The paper investigates how individual perceptual biases and cultural history jointly shape the emergence of linguistic universals, using colour naming systems as a paradigmatic case. Building on the Category Game—a language‑game model where agents negotiate shared colour categories over a continuous hue channel—the authors embed the human Just Noticeable Difference (JND) function as an individual bias. The JND specifies the minimal discriminable distance between two wavelengths and varies non‑linearly across the spectrum, reflecting known properties of the primate visual system (e.g., the warm‑cold boundary).

In each simulation step, two agents (speaker and hearer) are randomly paired and presented with a set of stimuli that respect the JND constraint. The speaker names a chosen stimulus using its current form‑meaning inventory; the hearer attempts to infer the referent. Success or failure triggers updates to both agents’ inventories, and new colour terms are invented whenever a novel perceptual category is created for discrimination. Initially, the pressure for discrimination causes a rapid proliferation of perceptual categories and a proliferation of synonymous labels. As the game proceeds, labels spread, adjacent categories merge, and a coarser “linguistic category” structure emerges. This coarsening process mirrors physical coarsening dynamics and eventually stabilises with 90‑100 % overlap among agents after roughly 10⁴–10⁶ games per agent.

The authors conduct two main experimental manipulations. First, they compare the standard human JND with a suite of artificial JND functions. Only JNDs belonging to a specific functional class reproduce the statistical regularities observed in the World Colour Survey (WCS): the hierarchical entry order of basic colour terms, the distribution of category boundaries, and the typical number of categories. Arbitrary JND shapes fail to generate these universal patterns, indicating that the human perceptual bias is a necessary condition for the observed universals.

Second, they explore the effect of cultural history by initializing multiple populations with identical JNDs but different random seeds, initial label inventories, and interaction networks. Despite sharing the same bias, each population follows a distinct historical trajectory, leading to variations in the final colour‑naming systems. Some trajectories drift far from the WCS‑derived universal patterns, producing “fat‑tailed” fluctuations in category structure; others converge more tightly to the universal prototype.

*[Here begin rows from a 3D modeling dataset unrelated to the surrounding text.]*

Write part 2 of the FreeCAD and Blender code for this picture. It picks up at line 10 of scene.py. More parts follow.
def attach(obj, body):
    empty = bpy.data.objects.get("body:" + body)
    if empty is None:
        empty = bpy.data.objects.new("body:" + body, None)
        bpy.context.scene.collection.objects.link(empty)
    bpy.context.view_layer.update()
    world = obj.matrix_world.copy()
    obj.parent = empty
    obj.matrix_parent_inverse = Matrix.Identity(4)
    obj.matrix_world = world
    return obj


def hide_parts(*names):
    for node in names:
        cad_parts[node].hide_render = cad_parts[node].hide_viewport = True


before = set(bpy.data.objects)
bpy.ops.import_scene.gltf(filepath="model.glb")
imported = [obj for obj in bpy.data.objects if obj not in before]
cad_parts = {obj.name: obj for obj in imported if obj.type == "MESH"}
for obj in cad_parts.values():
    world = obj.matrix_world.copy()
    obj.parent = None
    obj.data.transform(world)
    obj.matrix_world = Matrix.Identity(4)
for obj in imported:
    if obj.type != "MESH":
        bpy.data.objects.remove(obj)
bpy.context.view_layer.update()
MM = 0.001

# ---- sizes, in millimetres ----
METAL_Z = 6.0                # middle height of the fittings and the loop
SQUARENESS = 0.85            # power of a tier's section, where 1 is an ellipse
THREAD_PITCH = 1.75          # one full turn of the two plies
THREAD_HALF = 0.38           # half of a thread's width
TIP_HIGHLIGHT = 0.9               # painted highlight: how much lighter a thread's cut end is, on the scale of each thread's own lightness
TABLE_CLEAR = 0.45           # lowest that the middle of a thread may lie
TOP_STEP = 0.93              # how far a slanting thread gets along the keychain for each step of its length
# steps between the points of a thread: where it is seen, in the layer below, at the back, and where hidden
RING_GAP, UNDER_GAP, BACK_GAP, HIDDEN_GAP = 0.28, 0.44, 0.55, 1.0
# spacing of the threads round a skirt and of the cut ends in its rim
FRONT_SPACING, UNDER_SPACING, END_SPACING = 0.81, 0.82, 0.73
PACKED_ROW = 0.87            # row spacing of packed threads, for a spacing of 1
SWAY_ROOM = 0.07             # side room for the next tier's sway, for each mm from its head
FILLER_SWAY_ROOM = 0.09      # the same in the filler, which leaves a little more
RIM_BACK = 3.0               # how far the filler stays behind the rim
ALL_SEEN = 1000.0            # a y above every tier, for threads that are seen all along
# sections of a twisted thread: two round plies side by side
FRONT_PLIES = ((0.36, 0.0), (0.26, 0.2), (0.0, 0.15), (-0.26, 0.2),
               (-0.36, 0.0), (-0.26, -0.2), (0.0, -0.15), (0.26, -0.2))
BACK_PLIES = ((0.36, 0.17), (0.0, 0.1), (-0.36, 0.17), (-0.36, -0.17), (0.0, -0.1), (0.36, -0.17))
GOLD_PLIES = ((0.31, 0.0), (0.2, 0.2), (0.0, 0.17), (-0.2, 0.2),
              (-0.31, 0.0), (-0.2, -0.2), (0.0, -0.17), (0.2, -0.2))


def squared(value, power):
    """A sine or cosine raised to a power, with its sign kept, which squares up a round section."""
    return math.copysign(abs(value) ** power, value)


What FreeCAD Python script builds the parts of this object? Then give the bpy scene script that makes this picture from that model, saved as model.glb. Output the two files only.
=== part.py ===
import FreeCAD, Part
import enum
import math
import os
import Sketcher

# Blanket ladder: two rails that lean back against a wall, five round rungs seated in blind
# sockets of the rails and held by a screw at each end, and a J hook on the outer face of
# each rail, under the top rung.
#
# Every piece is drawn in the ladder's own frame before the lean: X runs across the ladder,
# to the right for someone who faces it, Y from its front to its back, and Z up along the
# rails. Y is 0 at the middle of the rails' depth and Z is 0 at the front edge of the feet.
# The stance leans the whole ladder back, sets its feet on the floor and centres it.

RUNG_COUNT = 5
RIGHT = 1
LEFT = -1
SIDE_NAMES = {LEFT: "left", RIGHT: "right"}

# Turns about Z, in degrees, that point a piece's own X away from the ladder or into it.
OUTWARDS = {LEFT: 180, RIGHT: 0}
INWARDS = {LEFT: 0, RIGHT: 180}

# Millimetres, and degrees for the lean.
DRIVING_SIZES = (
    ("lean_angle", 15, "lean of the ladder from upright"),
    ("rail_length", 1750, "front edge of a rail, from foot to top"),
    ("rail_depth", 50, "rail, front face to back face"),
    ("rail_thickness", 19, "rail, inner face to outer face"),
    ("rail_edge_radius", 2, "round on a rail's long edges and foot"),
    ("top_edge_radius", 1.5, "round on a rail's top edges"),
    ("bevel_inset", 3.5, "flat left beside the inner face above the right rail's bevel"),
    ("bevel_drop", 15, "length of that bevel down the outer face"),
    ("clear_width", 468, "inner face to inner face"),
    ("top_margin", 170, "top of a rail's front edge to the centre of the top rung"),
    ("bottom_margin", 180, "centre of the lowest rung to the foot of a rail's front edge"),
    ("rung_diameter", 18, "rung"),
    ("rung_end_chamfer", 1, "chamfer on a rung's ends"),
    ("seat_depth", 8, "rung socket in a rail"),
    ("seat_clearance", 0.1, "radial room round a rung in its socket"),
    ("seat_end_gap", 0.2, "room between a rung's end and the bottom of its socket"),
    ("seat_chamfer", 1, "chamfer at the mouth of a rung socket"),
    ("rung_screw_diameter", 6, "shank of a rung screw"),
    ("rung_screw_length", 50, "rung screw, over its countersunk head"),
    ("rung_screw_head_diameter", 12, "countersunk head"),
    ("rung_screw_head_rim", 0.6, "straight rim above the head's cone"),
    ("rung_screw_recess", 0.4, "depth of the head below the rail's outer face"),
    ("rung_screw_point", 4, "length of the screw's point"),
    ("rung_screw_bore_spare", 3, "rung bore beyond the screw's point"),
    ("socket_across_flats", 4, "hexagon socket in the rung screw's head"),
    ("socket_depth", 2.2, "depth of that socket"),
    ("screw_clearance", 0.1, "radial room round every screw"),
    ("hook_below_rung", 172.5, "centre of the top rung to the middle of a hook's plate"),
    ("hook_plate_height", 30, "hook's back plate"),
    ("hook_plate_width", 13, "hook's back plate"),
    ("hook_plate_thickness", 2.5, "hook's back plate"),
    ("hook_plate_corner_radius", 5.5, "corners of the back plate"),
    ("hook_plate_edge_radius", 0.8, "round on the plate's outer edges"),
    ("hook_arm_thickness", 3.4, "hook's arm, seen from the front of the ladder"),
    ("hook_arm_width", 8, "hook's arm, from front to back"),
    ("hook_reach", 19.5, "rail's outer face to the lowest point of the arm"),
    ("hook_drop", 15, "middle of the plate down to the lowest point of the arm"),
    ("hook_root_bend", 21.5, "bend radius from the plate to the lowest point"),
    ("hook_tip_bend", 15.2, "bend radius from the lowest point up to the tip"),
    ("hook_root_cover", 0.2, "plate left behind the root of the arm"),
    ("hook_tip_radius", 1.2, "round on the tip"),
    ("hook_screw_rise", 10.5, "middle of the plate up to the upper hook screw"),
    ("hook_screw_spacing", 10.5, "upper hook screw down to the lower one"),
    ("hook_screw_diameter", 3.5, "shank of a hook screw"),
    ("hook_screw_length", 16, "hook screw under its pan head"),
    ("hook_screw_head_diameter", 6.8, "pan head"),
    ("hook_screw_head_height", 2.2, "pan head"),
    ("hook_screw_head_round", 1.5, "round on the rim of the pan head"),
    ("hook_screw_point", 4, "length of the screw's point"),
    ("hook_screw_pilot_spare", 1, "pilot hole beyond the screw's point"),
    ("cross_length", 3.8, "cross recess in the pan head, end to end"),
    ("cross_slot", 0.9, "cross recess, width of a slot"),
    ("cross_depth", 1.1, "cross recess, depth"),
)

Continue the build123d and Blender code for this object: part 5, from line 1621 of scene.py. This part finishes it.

This demonstrates that historical contingency—early lexical choices, network topology, and stochastic ordering of interactions—acts as a cultural pressure that can either amplify or counteract the bias‑driven pull toward universality.

The paper situates its findings within the broader literature on iterated learning and weak biases. Prior work has shown that weak cognitive biases can be magnified through cultural transmission, while transmission bottlenecks can suppress strong biases. The Category Game complements these studies by providing a concrete, continuous‑space implementation where the interplay of bias and cultural dynamics can be quantitatively measured.

In conclusion, the study argues that linguistic universals are statistical tendencies rather than absolute rules. A weak, shared perceptual bias (the human JND) generates a baseline of universal structure, but the specific cultural history of each speech community introduces population‑specific constraints that can push languages away from or pull them toward that baseline. Thus, the emergence of colour‑naming universals results from a dynamic balance between individual cognition and the historical pathways of cultural evolution.